5. Look up. If you don’t look up, you are missing out. You won’t always see a shot that will work, but you will see things other people miss. Get right next to that tree trunk and look up. Stand right next to your RV or tent and look up. Take the rain fly off your tent, go inside the tent and look up. Before you close your eyes in the hammock, look up. Stand next to the flagpole and look up.
6. Look down. Getting right over the top of a subject can take a shot from boring to interesting. This is especially the case when you combine tips: get low, look down, and get close.
7. Frame the shot with natural or man-made elements. Walk the campground and look for trees that “V” in the trunk, or boulders you can stand behind to capture an image in the foreground. This is an easy way to add interest to photographs of people in your camping group. Getting low and using the campsite number post to frame one edge of the photo of your tent or RV is an example of framing the shot. You can cut small branches with leaves and hold them on one side of your camera to frame any shot, making it look like you are shooting beside or through a bush or tree. Look for objects around your campsite you can shoot through for an abstract frame or frame that relates to the subject in some way.
8. Follow a line. If there is a walking bridge that spans a creek at the campground, place your subject against the rail and set your camera on the rail so the rail line leads the eye directly to your subject. If there is a dotted line on the road, you can ask your subject to stand on the line (when there aren’t any cars) and you can get low so that dotted line leads the eye directly to your subject. I live in cattle country, so I look for fence posts and barbed wire lines – the fence post frames the shot and the barbed wire can be a leading line to the subject. Trees often have branches that swoop low to the ground, and you can ask your subject to stand toward the end of the branch and you can set your camera on the branch.

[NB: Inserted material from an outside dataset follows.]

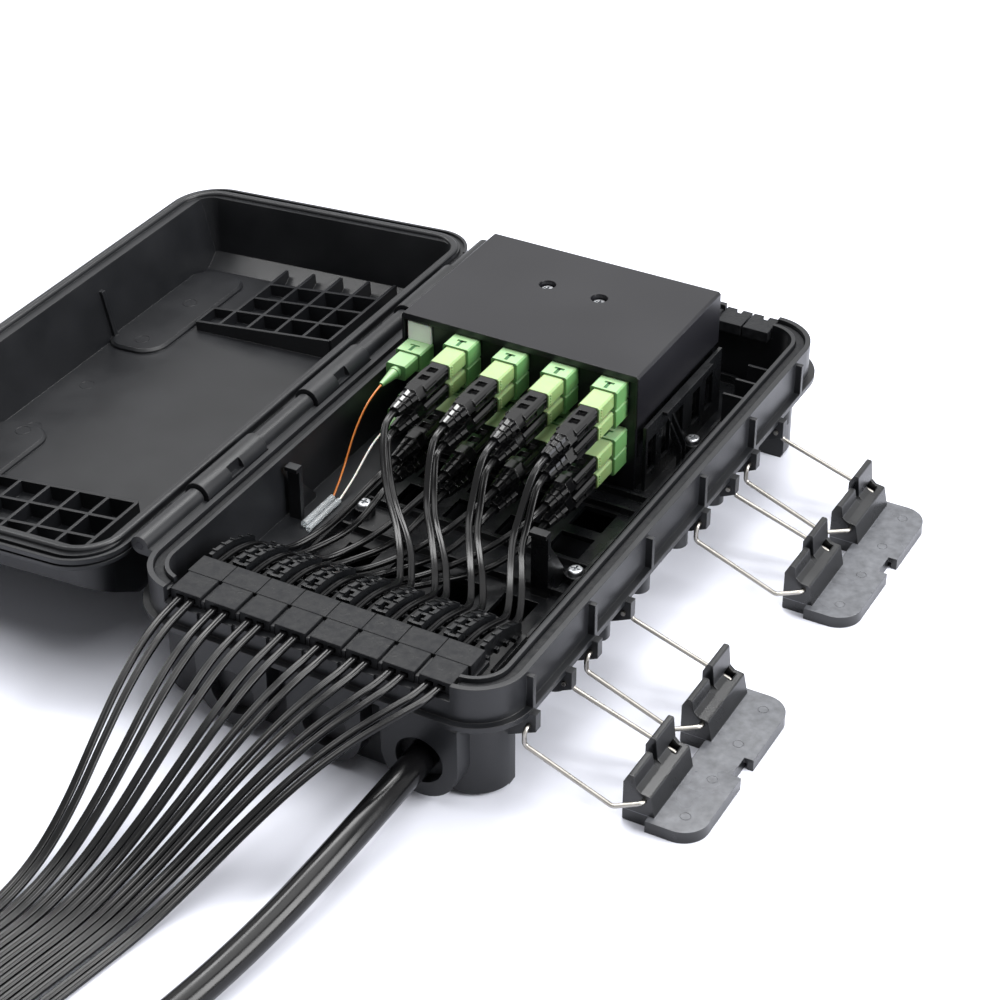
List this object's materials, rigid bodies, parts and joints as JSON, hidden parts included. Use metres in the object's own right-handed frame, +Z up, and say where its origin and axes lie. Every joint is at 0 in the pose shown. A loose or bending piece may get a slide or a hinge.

Your subject can lean on the rail of a pickup bed, and you can set your camera on the rail. Your subject can sit at one end of the picnic table and you can set your camera on the opposite end to take the photo. We are surrounded by leading lines and it’s fun to incorporate them into your photography.
9. Get close to show details. Close-up photography is one of my favorite meditations. In close-up photography, it’s especially important to pay attention to the light: is it coming from the left or right? In the case of flowers, or anything translucent, will the shot improve if the subject is backlit? Is the light too bright, causing a washout of details? If so, come back in the early morning or late evening. Take your time to truly see what is in front of you.
I had written this article and taken this photo when I took a Girl Camper to see this campground before she makes reservations. I was tickled when she walked right up to this same tree to take photos of the wild Dogwood flowers.
10. Stand back to include environment. Mid and long shots provide more context for your subject. Maybe the landscape IS the subject, and the broader the shot, the more powerful the image might be.
A variety of perspectives is key to making your camping photo collections intriguing. If almost all of your photos are mid-shots taken at eye level, they all feel the same, even if the subjects change. It’s okay if your photos don’t always turn out as good as you hoped; you will know you are seeing things others miss when you apply these tips. I have quality cameras, but I believe observation and experimentation are the skills that pave the way for the camera to do its job.